Так было, пока оазис оставался изолированным от других насаждений. Когда же между ним и Шиповым лесом возник постоянный мост из молодых лесополос, в него проникла лесная куница, которая, освоившись и расплодившись на новом месте, вынудила грачей переселиться в отдаленные от Каменной степи насаждения. Лишь немного птиц удержалось в приусадебных парковых посадках, где лесной кунице мешает куница каменная: конкуренция двух видов хищников обернулась какой-то выгодой для грачей.

Вторжение в лесополосы Каменной степи куницы привело не только к бегству грачей, от нее пострадали и сороки. Куница быстро оценила надежность крепких сорочьих построек и стала выводить в них свое потомство, лишая тем самым сороку ее собственного. А ведь птичье население Каменной степи многим обязано сороке. В ее гнездах гнездятся совы, ушастая и сплюшка, соколки пустельга, кобчик и чеглок, кряква и кулик черныш, сизоворонка, галка, полевой и домовый воробьи тоже состоят в списке «постояльцев» сорочьих гнезд. Ежегодно вселяются в оазис новые сорочьи пары, но их участь повторяет судьбу сорок-старожилов. А в результате в лесополосах Каменной степи почти перестали гнездиться бывшие прежде обычными пустельга, кобчик, чеглок, сплюшка и ушастая сова, благополучие которых не в последнюю очередь зависит от птицы-строителя — сороки.

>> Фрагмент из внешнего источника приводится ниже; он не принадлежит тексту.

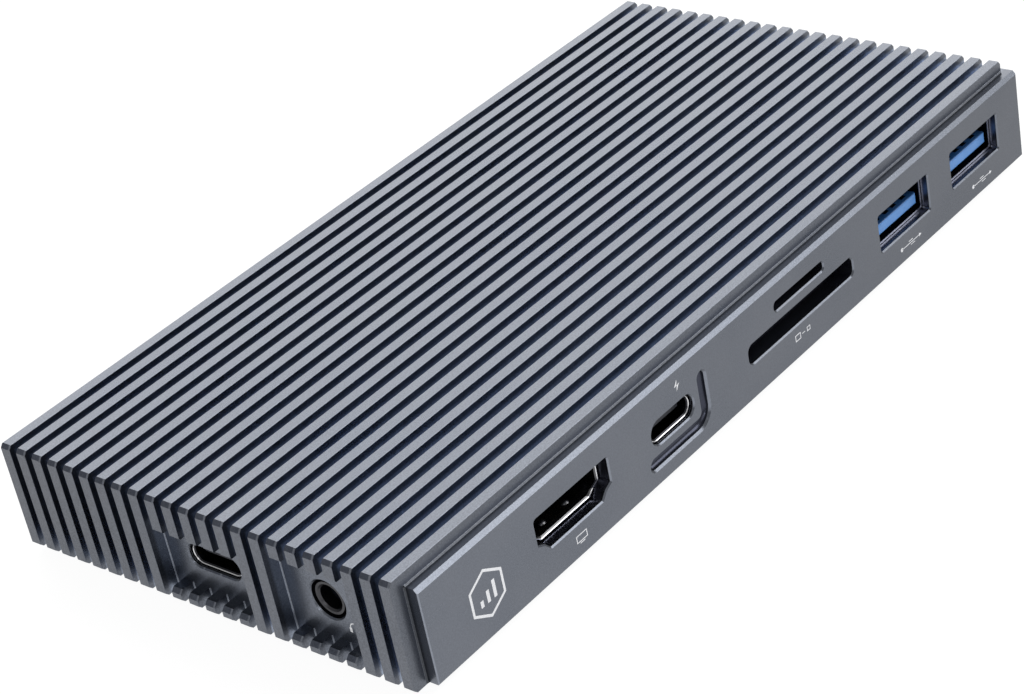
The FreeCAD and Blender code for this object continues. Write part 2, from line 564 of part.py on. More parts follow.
# x, y and side of each square chip
CHIPS = {"hub_controller": (-14.0, 4.0, 9.0), "display_bridge": (-36.0, 4.0, 7.0),
         "power_controller": (-14.0, -16.0, 5.0), "card_controller": (14.0, 8.0, 6.0),
         "audio_codec": (-48.0, -22.5, 4.0)}
COOLED = ("hub_controller", "display_bridge", "card_controller")
CHIP_H, PAD_H = 0.9, 0.6
SPREADER = (-47.0, 2.0, 23.0, 15.0)        # x from, y from, x to, y to of the heat spreader's plan
SPREADER_DROP = 2.4                        # how far its lands reach down to the chips
CRYSTAL_SPOTS = [(-4.0, -9.5), (-30.0, -9.5), (30.0, 20.0)]
INDUCTOR_SPOTS = [(-24.0, 24.0), (-16.0, 24.0), (-8.0, 24.0), (40.0, -14.0)]
BULK_SPOTS = [(4.0, 25.0), (12.0, 25.0), (-60.0, 24.0)]
CAPACITOR_PITCH = 4.0
CAPACITOR_ROWS = [(-45.0, 17.5, 17, True), (30.0, -10.0, 2, False), (34.0, 26.0, 4, False)]
RISER_W, RISER_T = 16.0, 0.8               # the small board that carries the micro card socket
RISER_DROP = 0.9                           # from the micro card slot's centre down to that board
RISER_Y = (SPIGOT_Y + 0.3, SPIGOT_Y + 34)
HEADER_W, HEADER_Y = 12.0, (SPIGOT_Y + 29, SPIGOT_Y + 33)


def heat_spreader():
    """An aluminium block from the chips' pads up to the pad under the roof."""
    x_lo, y_lo, x_hi, y_hi = SPREADER
    z_lo = BOARD_TOP + CHIP_H + PAD_H
    z_plate = z_lo + SPREADER_DROP
    pieces = [box(x_lo, x_hi, y_lo, y_hi, z_plate, ROOF_UNDER - PAD_H)]
    for name in COOLED:
        x, y, side = CHIPS[name]
        pieces.append(centred_box(x, y, side + 1, side + 1, z_lo, z_plate + 0.2))
    return union(pieces)


def thermal_pads():
    z_lo = BOARD_TOP + CHIP_H
    x_lo, y_lo, x_hi, y_hi = SPREADER
    pads = [box(x_lo + 2, x_hi - 2, y_lo + 2, y_hi - 2, ROOF_UNDER - PAD_H, ROOF_UNDER)]
    for name in COOLED:
        x, y, side = CHIPS[name]
        pads.append(centred_box(x, y, side, side, z_lo, z_lo + PAD_H))
    return pads


def capacitors():
    return [capacitor(x + CAPACITOR_PITCH * k, y, turned) for x, y, count, turned in CAPACITOR_ROWS
            for k in range(count)]


# ---- build and write -----------------------------------------------------------------------------
def write_port(name, parts, labels, put):
    """Write a connector's pieces, each put where the port is."""
    for label, piece in zip(labels, parts):
        solids = piece if isinstance(piece, list) else [piece]
        save(name + "_" + label, *[put(solid) for solid in solids])


def facing_front(x, z, back):
    return lambda shape: place(shape, x, Y0 + back, z)


def facing_left(y, z, back):
    return lambda shape: turned_to_left(shape, y, z, back)


def main():
    os.makedirs("parts", exist_ok=True)
    save("finned_housing", finned_housing())
    save("front_plate", front_plate())
    save("bottom_cover", bottom_cover())
    save("cover_screws", *[cover_screw(x, y) for x, y in COVER_SCREWS])
    save("rubber_feet", *[rubber_foot(x, y) for x, y in FOOT_SPOTS])
    save("main_board", main_board())
    save("board_standoffs", *[standoff(x, y) for x, y in STANDOFF_SPOTS])
    save("board_screws", *[board_screw(x, y) for x, y in STANDOFF_SPOTS])

    blade_parts = ("shell", "tongue", "contacts")
    to_host, to_power = facing_left(HOST_Y, HOST_Z, HOST_BACK), facing_front(PD_X, PD_Z, PD_BACK)
    write_port("host_usb_c", usb_c_parts(HOST_Z), blade_parts, to_host)
    write_port("power_usb_c", usb_c_parts(PD_Z), blade_parts, to_power)
    to_hdmi = facing_front(HDMI_X, HDMI_Z, HDMI_BACK)
    write_port("hdmi", hdmi_parts(), ("shell", "insulator", "contacts"), to_hdmi)
    for number, x in enumerate(USB_A_X, 1):
        write_port(f"usb_a_{number}", usb_a_parts(), blade_parts, facing_front(x, USB_A_Z, USB_A_BACK))
    socket_parts = ("body", "lid", "springs")
    socket_back = PLATE_T + SPIGOT_T + 0.1
    sd = card_socket_parts(24.6, 2.5, 27.0, 0.5, 1.6, 9, 2.5, SD_Z - 1.75 - BOARD_TOP)
    micro_sd = card_socket_parts(11.4, 1.2, 15.0, 0.3, 1.2, 8, 1.1, 0)
    write_port("sd_socket", sd, socket_parts, facing_front(CARD_X, SD_Z, socket_back))
    write_port("micro_sd_socket", micro_sd, socket_parts, facing_front(CARD_X, TF_Z, socket_back))
    to_jack = facing_left(JACK_Y, JACK_Z, JACK_BACK)
    write_port("audio_jack", jack_parts(), ("body", "ring", "springs"), to_jack)

    riser_top = TF_Z - RISER_DROP
    riser_under = riser_top - RISER_T
    riser_x = (CARD_X - RISER_W / 2, CARD_X + RISER_W / 2)
    header_x = (CARD_X - HEADER_W / 2, CARD_X + HEADER_W / 2)
    save("card_riser_board", box(*riser_x, *RISER_Y, riser_under, riser_top))
    save("riser_header", box(*header_x, *HEADER_Y, BOARD_TOP, riser_under))
    for name, (x, y, side) in CHIPS.items():
        save(name, chip(x, y, side))
    save("crystals", *[centred_box(x, y, 3.2, 2.5, BOARD_TOP, BOARD_TOP + 0.8) for x, y in CRYSTAL_SPOTS])
    save("power_inductors", *[inductor(x, y) for x, y in INDUCTOR_SPOTS])
    save("bulk_capacitors", *[polymer_capacitor(x, y) for x, y in BULK_SPOTS])
    save("chip_capacitors", *capacitors())
    save("heat_spreader", heat_spreader())
    save("thermal_pads", *thermal_pads())


main()
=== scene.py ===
import json
import math

import bmesh
import bpy
from mathutils import Matrix, Vector


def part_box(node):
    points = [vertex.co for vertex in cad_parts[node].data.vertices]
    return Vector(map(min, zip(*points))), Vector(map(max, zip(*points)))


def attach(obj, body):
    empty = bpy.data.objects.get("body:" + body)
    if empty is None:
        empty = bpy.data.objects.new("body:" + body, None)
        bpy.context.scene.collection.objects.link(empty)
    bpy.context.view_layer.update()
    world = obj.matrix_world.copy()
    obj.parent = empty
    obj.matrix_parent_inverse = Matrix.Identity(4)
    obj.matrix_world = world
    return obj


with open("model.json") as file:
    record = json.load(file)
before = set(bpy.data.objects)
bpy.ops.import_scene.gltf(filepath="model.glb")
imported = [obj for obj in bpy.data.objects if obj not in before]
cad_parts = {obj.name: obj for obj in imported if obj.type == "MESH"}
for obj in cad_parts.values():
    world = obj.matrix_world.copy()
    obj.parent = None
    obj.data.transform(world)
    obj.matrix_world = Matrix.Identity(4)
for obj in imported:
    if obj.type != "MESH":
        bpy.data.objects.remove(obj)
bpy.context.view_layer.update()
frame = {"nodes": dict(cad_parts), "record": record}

# Looks for the laptop docking station: materials for the CAD pieces, printed marks, and a white studio.
# Metres, in the CAD frame: ports face -Y and -X, +Z up, the object stands on z = 0.

MM = 0.001
NODES = frame["nodes"]
SLOT_OF = {part["node"]: part["material_slot"] for part in frame["record"]["subparts"]}
ROOT = "root"
TO_RIGHT, TO_LEFT, TO_FRONT, UPWARD = (1, 0, 0), (-1, 0, 0), (0, -1, 0), (0, 0, 1)
TO_FRONT_LEFT = (-1, -1, 0)
BLACK, WHITE = (0.0, 0.0, 0.0), (1.0, 1.0, 1.0)

# ---- places read from the frame ------------------------------------------------------------------
HOUSING_LOW, HOUSING_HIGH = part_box("finned_housing")
PLATE_LOW, PLATE_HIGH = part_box("front_plate")
TOP = HOUSING_HIGH.z
LEFT = HOUSING_LOW.x
PLATE_FACE = PLATE_LOW.y
PLATE_LEFT = PLATE_LOW.x                   # the plate's -X side is in line with the housing's -X wall
PLATE_PROUD = 1.75 * MM                    # how far the plate stands in front of the front-most fin
FINS_FRONT = PLATE_FACE + PLATE_PROUD      # front wall of that fin
FIN_SETBACK = 1.3 * MM                     # the fins stop this far short of the +X end

# ---- where painted light and shade change on the housing; lengths in millimetres -----------------
# the two pockets: from and to behind the front-most fin's front wall, and from this far below the fin tops
POCKETS = ((26.5, 43.4, 5.5), (7.9, 21.7, 2.9))
POCKET_SHARE = 0.1                         # how much of the grooves' painted light is left in the pockets
FIN_PITCH = 3.1
FIN_REACH = 2.6                            # every groove's floor is within this of the fins' outer faces
GROOVE_STARTS = (0.7, 1.1)                 # how far below those faces the grooves' painted light sets in
ENDS_FASTER = 20.0                         # it sets in this many times faster at the grooves' ends
SOFT_EDGE = 0.05                           # how gradually one painted tone gives way to the next
FACET_NORMAL = (-0.6, 0.0, 0.47)           # the bevels at the fins' -X ends
PAINTED_HIGHLIGHT_EDGE = (0.24, 0.36)                 # how far across a bevel its painted highlight reaches
END_PAINTED_SHADE = 0.2                             # painted shade: how much darker the fins' -X ends get toward the back,
END_PAINTED_SHADE_SPAN = (10.0, 70.0)               # between these places behind the front-most fin's front wall
LIP_EDGE = (-0.03, -0.01)                  # the seam's lips stand in front of the front-most fin

# ---- and on the port plate -----------------------------------------------------------------------
CHANNEL_X = (43.0, 58.5)                   # the channel round the power port, from the plate's -X side
WALL_STARTS = (0.3, 0.6)                   # how far behind the plate's face the painted shade in its openings sets in
PLATE_PAINTED_SHADE = 0.3                           # painted shade: how much darker the plate gets toward its right end,
PLATE_PAINTED_SHADE_END = 140.0                     # this far from its -X side
MOUTH_EDGE = (0.05, 0.1)                   # how far behind its mouth a port's shell turns to painted shade

# ---- colours -------------------------------------------------------------------------------------
ANODISED = (0.154, 0.167, 0.196)
GROOVE_PAINTED_LIGHT = (0.40, 0.46, 0.58)           # painted light: paler and bluer than the fins down the grooves, where little light gets in
FACET_PAINTED_SHADE = (0.12, 0.135, 0.175)          # painted shade on the bevels at the fins' -X ends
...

Есть в Каменной степи небольшой кусочек первобытной целины в одном из балочных отвершков, но первозданный облик этого памятника природы даже в самую пору цветения разнотравья не может сравниться с косимыми залежами у северной границы оазиса. Первый из залежных участков перестал быть пашней за восемь лет до посадки первой полезащитной полосы, в 1885 году, последний — спустя пятнадцать лет. Цель опыта была проста: восстановить естественным путем утраченное почвой плодородие. Сделать это должны были травы. Постепенно сорняки и бурьян сменились исконно степными видами, и сейчас, не зная прошлого этих мест, невозможно отличить целину от столетней залежи, на которой ежегодно в сенокосную пору скашивают все до травинки. Косят вручную, чтобы не давить землю колесами тяжелых машин.